Where "TV programmes" is the normal phrase, it's natural to read "shows" as a verb.
And if, as some suggest, a past tense verb is possible in some situations in headlines, then certainly a past tense verb doesn't add to the implausibility of the reading that has TV programs downing pilotless airplanes; it's already quite implausible, even if comprehensible and grammatical.
RP said,
December 9, 2011 @ 11:50 am
There's no bar on naming the person generally, only on naming them in connection with the case (and even then the bar is probably only on naming them publicly). You can still refer to them in everyday life.

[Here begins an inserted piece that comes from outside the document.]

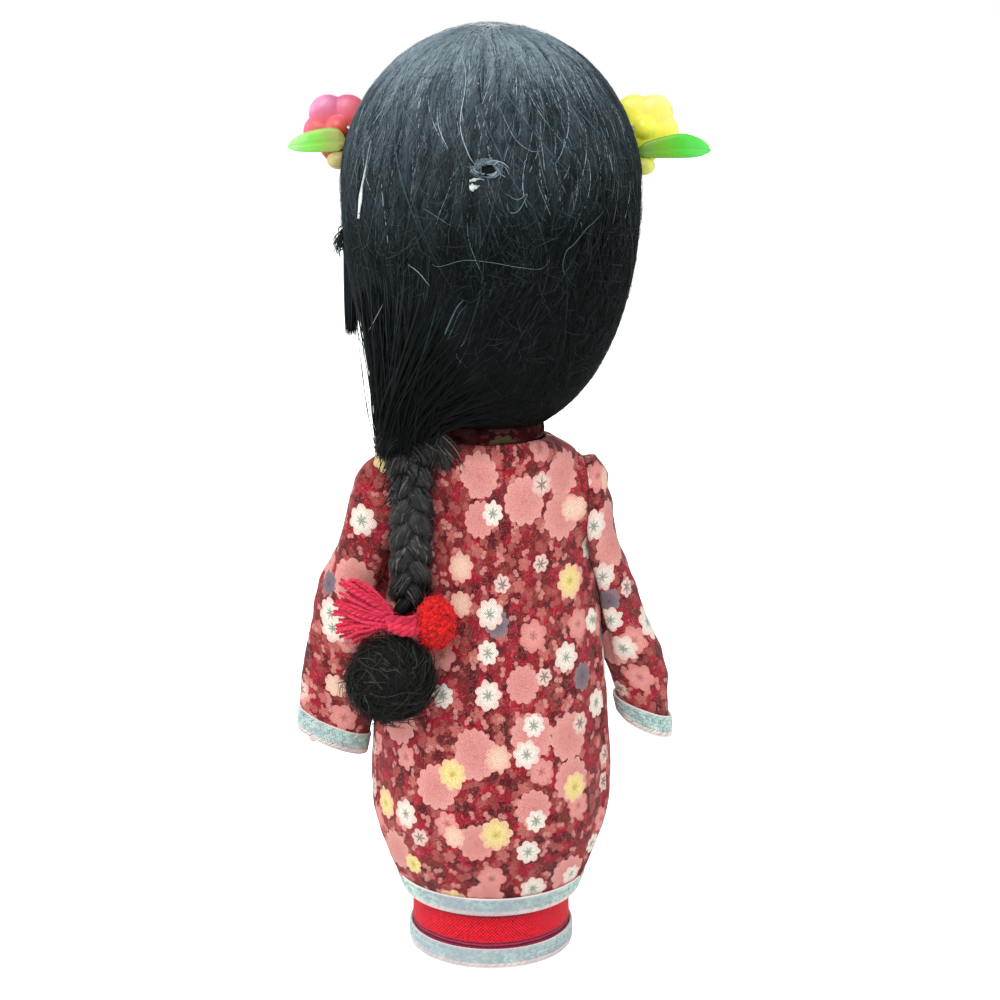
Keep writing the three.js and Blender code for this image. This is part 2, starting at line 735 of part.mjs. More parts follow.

I think it is better to stick to the phrase "cannot be named for legal reasons". The fact that a phrase may technically be ambiguous does not mean it should be avoided in all circumstances.
John said,
December 9, 2011 @ 12:32 pm
Fine to this NYer.
William Ockham said,
December 9, 2011 @ 12:43 pm
I think this is most likely to be seen as a crash blossom by people like me and Mikko Hypponen who have been closely following the drone story. The biggest mystery is how Iran managed to take down the drone. The story being put out by U.S. sources (before the Iranian broadcast) was that the drone had been seriously damaged. Therefore, I was looking for a story that would explain how the drone was taken down and not expecting Iran to show it off. In that context, the headline "Iranian TV shows downed US drone" was hilariously baffling.
StuartB said,
December 9, 2011 @ 5:33 pm
Well, this Brit did do a double take when I saw the headline on the BBC website. Obviously "TV show" is such a common collocation (in the UK) that one tends to read that as the noun phrase subject, initially confirmed by the fact that the next word, "downed", looks like the verb in a straightforward NVP sentence.
On reflection, if the wrong interpretation had been the correct one (if you see what I mean) probably the BBC would have put the last words in quotes, as: 'Iranian TV shows "downed US drone"', conveying the message that this was claimed by Iran, but not necessarily endorsed by the BBC.